Meditating well, I believe, is not the ability to be still for as long as possible, per se, but the ability to notice and bring one’s attention back to center when it is lost. Obviously the latter enables the former, but they’re not quite the same. Back to the inverted pendulum. When it is upright, the best thing to do is to just let it be, and not to apply strong counteracting forces onto it. In fact, the more force one applies, the more probable it is that an imbalance will occur that actually kicks the pendulum out of balance, and the stronger that force is, the more wildly the pendulum will swing before it can settle again. In reality, I think our minds never halt, because that would mean brain death. In contrast, it’s more like a dynamic equilibrium in a chemical reaction, where things are constantly shifting, flowing, and morphing, but one can still observe it with clarity and stillness. The amazing part is that I am both the observer and the reaction.
I am both the river and the ferryman navigating through its currents.
Some resources that I enjoyed on this road:
- Being Peace by Thich Nhat Hanh: it’s a simple but beautiful introduction on the concept of Zen, impermanence but also the beautiful interconnectedness of the world, and a little about meditation. If nothing else, reading it makes you feel good.
- Siddhartha by Hermann Hesse: again, not a meditation book per se. But the story, which isn’t really about anything at all, imparts a larger sense of oneness in the world. There’s a lot to be learned from the flowing river.

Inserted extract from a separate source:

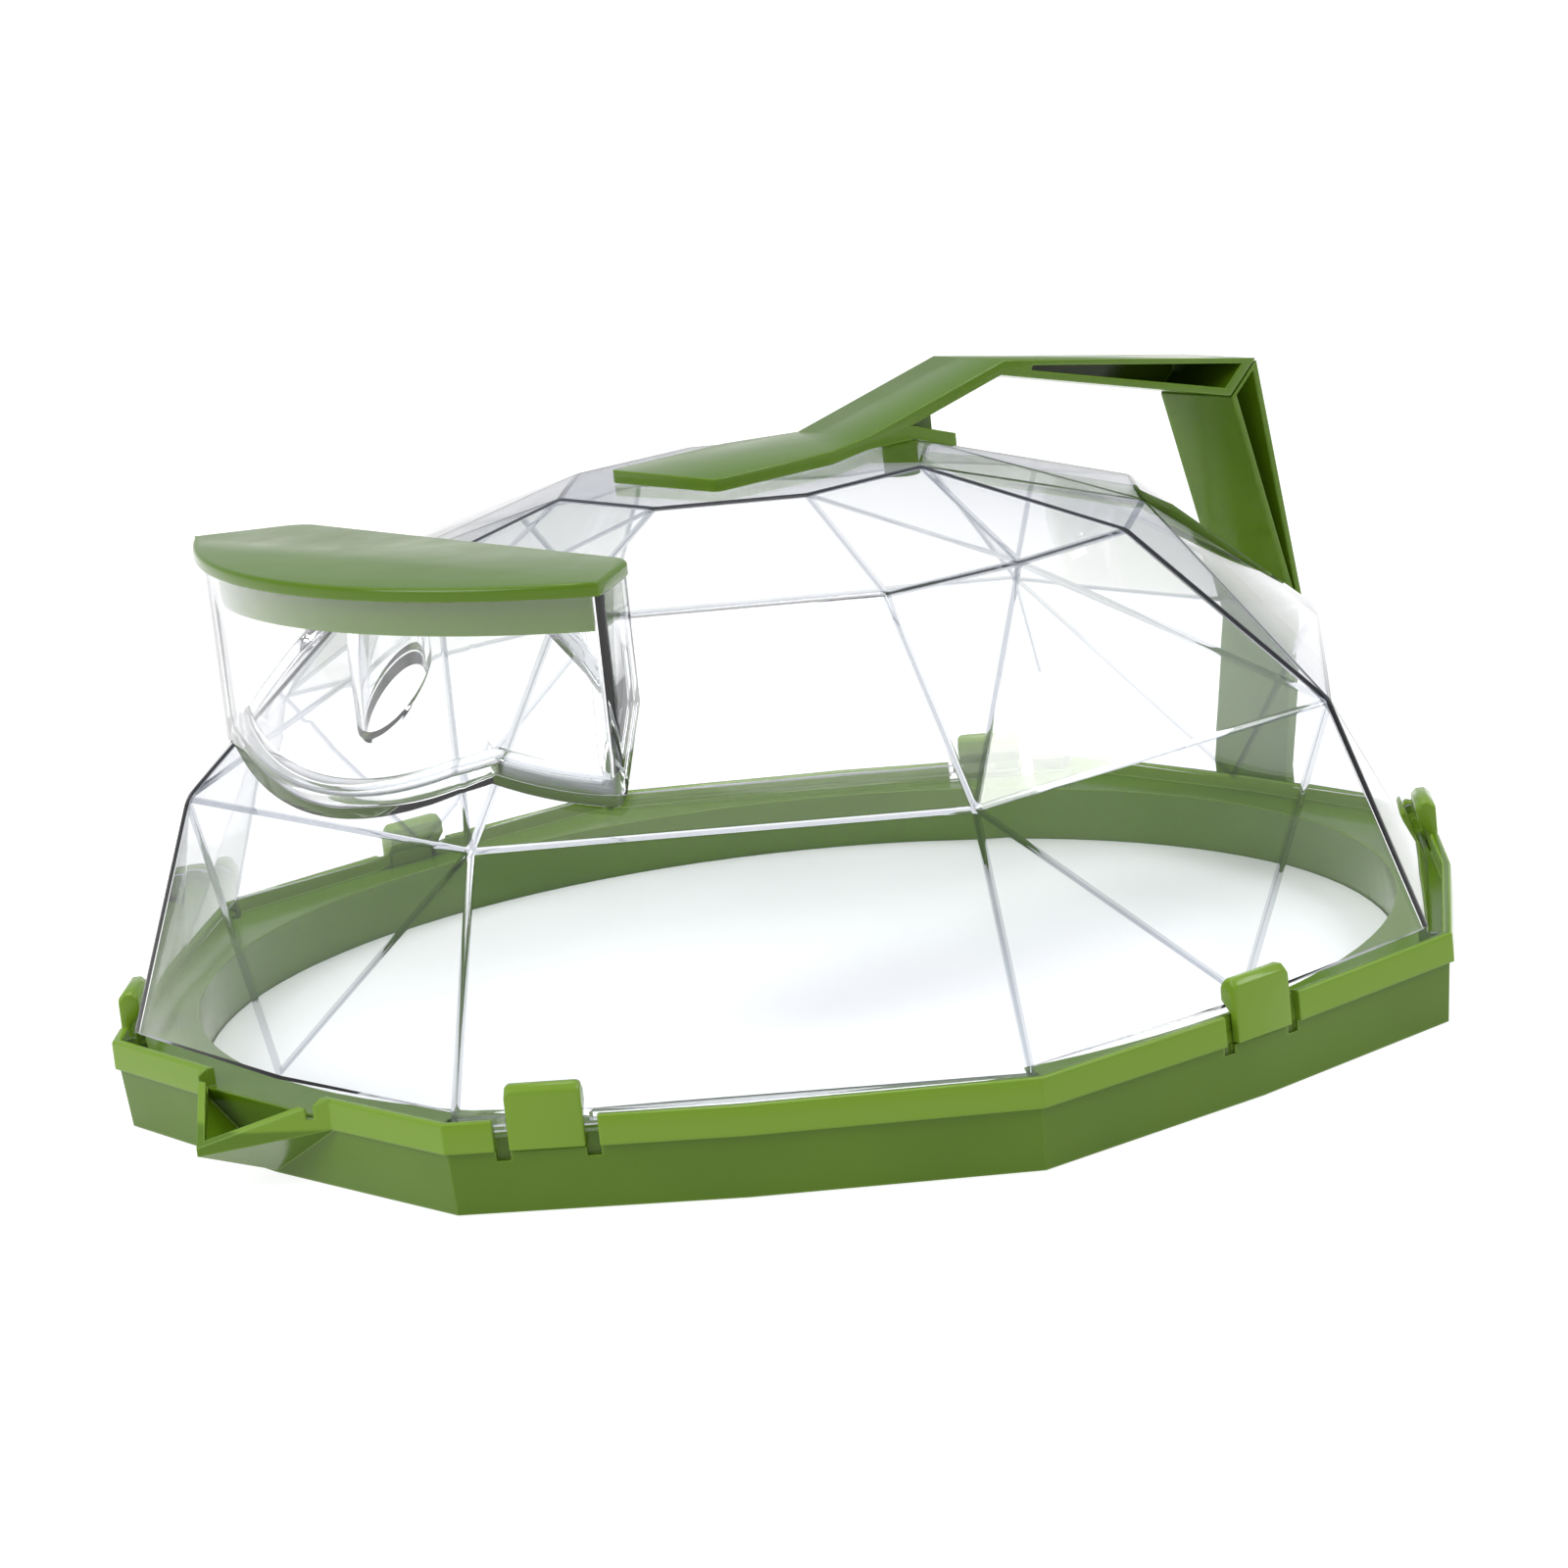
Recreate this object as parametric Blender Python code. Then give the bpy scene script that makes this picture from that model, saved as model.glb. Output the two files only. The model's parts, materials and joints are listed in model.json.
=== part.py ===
"""Octagonal play tray with a pouring spout, a faceted clear cover, a lidded side cup and a folded carry handle.

Metres, +Z up. The origin is on the table under the middle of the tray. The handle and the spout lie in
the XZ plane: the handle's foot is at +X and the spout points to -X.
"""

import math

import bmesh
import bpy
from mathutils import Matrix, Vector

# Shared clearances
GAP = 0.0003  # between neighbouring pieces at rest
OVERSHOOT = 0.002  # how far a cutter runs past the surface that it cuts

# Tray. A "flat" is the distance from the axis to the middle of a side, before the side bends outwards.
SIDES = 8
TRAY_FLAT = 0.1500
SIDE_BEND = 0.0029  # how far the middle of each side stands out
TRAY_HEIGHT = 0.0204
WALL = 0.0022
LIP_HEIGHT = 0.0066
LIP_OVERHANG = 0.0010
WALL_DRAFT = 0.0012  # how far the wall leans in from the lip down to the table
LIP_ROUND = 0.0006
DECK_BELOW_RIM = 0.0042
DECK_THICKNESS = 0.0020
WELL_RADIUS = 0.1395
WELL_WALL = 0.0020
BASE_THICKNESS = 0.0014
FLOOR_SHEET = 0.0012
WELL_SEGMENTS = 96

# Spout
SPOUT_HALF_WIDTH = 0.0245
SPOUT_REACH = 0.0175  # tip beyond the rim
SPOUT_DROP = 0.0096  # tip below the rim
SPOUT_WALL = 0.0018
SPOUT_KEEL = 0.0005  # lowest point of the keel above the table

# Snap clips
CLIP_COUNT = 6
CLIP_FIRST_ANGLE = 30.0
CLIP_WIDTH = 0.0160
CLIP_RISE = 0.0071  # above the rim
CLIP_SLOT = 0.0031
CLIP_SLOT_DEPTH = 0.0023  # below the lip
CLIP_HOOK_REACH = 0.0024
CLIP_HOOK_HEIGHT = 0.0062
CLIP_CHAMFER = 0.0013
CLIP_CORNER = 0.0022

# Clear cover, as rings of its outer surface: flat, bend and height
COVER_WALL = 0.0020
COVER_FLAT = 0.1451
COVER_BEND = 0.0023
COVER_BASE_ABOVE_RIM = 0.0010
SHOULDER_FLAT = 0.1279
SHOULDER_HEIGHT = 0.0726
BROW_FLAT = 0.0865
BROW_BEND = 0.0034
BROW_HEIGHT = 0.1115
CROWN_FLAT = 0.0412
CROWN_HEIGHT = 0.12665
PLAIN_SIDES = (45, 225)  # sides, in degrees, where the cover has no bends
FLANGE_REACH = 0.0022
FLANGE_THICKNESS = 0.0018
FLANGE_BELOW_RIM = 0.0002

# Side cup and its drop tube
CUP_ARC_CENTRE = 0.0123  # towards -X
CUP_ARC_RADIUS = 0.1150
CUP_HALF_ANGLE = 35.8
CUP_BACK = 0.0840
CUP_WALL = 0.0024
CUP_CORNER = 0.0030
CUP_ARC_SEGMENTS = 24
CORNER_SEGMENTS = 5
LID_HEIGHT = 0.1262  # top of the lid
LID_THICKNESS = 0.0030
LID_OVERHANG = 0.0020  # over the cup's arc and back
LID_SIDE_OVERHANG = 0.0004
LID_CORNER = 0.0060
LID_ROUND = 0.0009
LID_SKIRT = 0.0016
LID_SKIRT_DEPTH = 0.0080
TUBE_PLACE = 0.1042
TUBE_RADIUS = 0.0089
TUBE_WALL = 0.0015
TUBE_SEGMENTS = 40

# Handle, whose outlines lie in the XZ plane
HANDLE_WIDTH = 0.0250
STRAP_THICKNESS = 0.0022
PAD_THICKNESS = 0.0030
PAD_HALF_WIDTH = 0.0192
PAD_CORNER = 0.0020
PAD_START = -0.0245
PAD_NECK_START = 0.0100
STRAP_START = 0.0270
TONGUE_END = 0.0540
POST_START = 0.0455
POST_END = 0.0525
POST_HALF_WIDTH = 0.0060
CREST_PLACE = 0.0714
CREST_HEIGHT = 0.1403
CREST_UNDER_PLACE = 0.0700
CREST_UNDER_HEIGHT = 0.1369
ELBOW_PLACE = 0.1547
ELBOW_HEIGHT = 0.1264
ELBOW_INNER_PLACE = 0.1450
ELBOW_INNER_HEIGHT = 0.1186
GRIP_TOP_WALL = 0.0013
GRIP_UNDER_WALL = 0.0018
GRIP_WEB = 0.0026
GRIP_SOLID_END = 0.0093
LEG_WALL = 0.0018
LEG_WEB = 0.0010
LEG_SOLID_END = 0.0060
KNEE_REACH = 0.0117  # knee beyond the rim
KNEE_HEIGHT = 0.0600
FOOT_THICKNESS = 0.0030
FOOT_DEPTH = 0.0110  # foot below the rim
MITRE_GAP = 0.0006
BOSS_PLACE = 0.0470
BOSS_RADIUS = 0.0042
BOSS_LENGTH = 0.0110

# Values that follow from the ones above
CORNER = math.pi / SIDES
LIP_BOTTOM = TRAY_HEIGHT - LIP_HEIGHT
DECK_HEIGHT = TRAY_HEIGHT - DECK_BELOW_RIM
BODY_FLAT = TRAY_FLAT - LIP_OVERHANG
INNER_FLAT = TRAY_FLAT - WALL
RIM_END = TRAY_FLAT + SIDE_BEND
HALF_SIDE = TRAY_FLAT * math.tan(CORNER)
COVER_BASE = TRAY_HEIGHT + COVER_BASE_ABOVE_RIM
CUP_TOP = LID_HEIGHT - LID_THICKNESS - GAP
TUBE_BORE = TUBE_RADIUS - TUBE_WALL
HANDLE_HALF = HANDLE_WIDTH / 2
PAD_TOP = CROWN_HEIGHT + GAP + PAD_THICKNESS
CROWN_SLOPE = (CROWN_HEIGHT - BROW_HEIGHT) / (BROW_FLAT + BROW_BEND - CROWN_FLAT)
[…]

- Wake Up to Your Life by Ken McLeod: this is a meditation guide, and a very good one, but it goes over the principles of Buddhism first. The audiobook is on Spotify for free. It’s also just very calming to listen to his voice.
- Mastering the Core Teachings of the Buddha by Daniel Ingram: currently just starting to (slowly) read this with Arthur. I’m like one chapter in, so I can’t whole-heartedly recommend it, but the book is written in a very straight-forward and balanced way. Enjoy it for its tone if nothing else.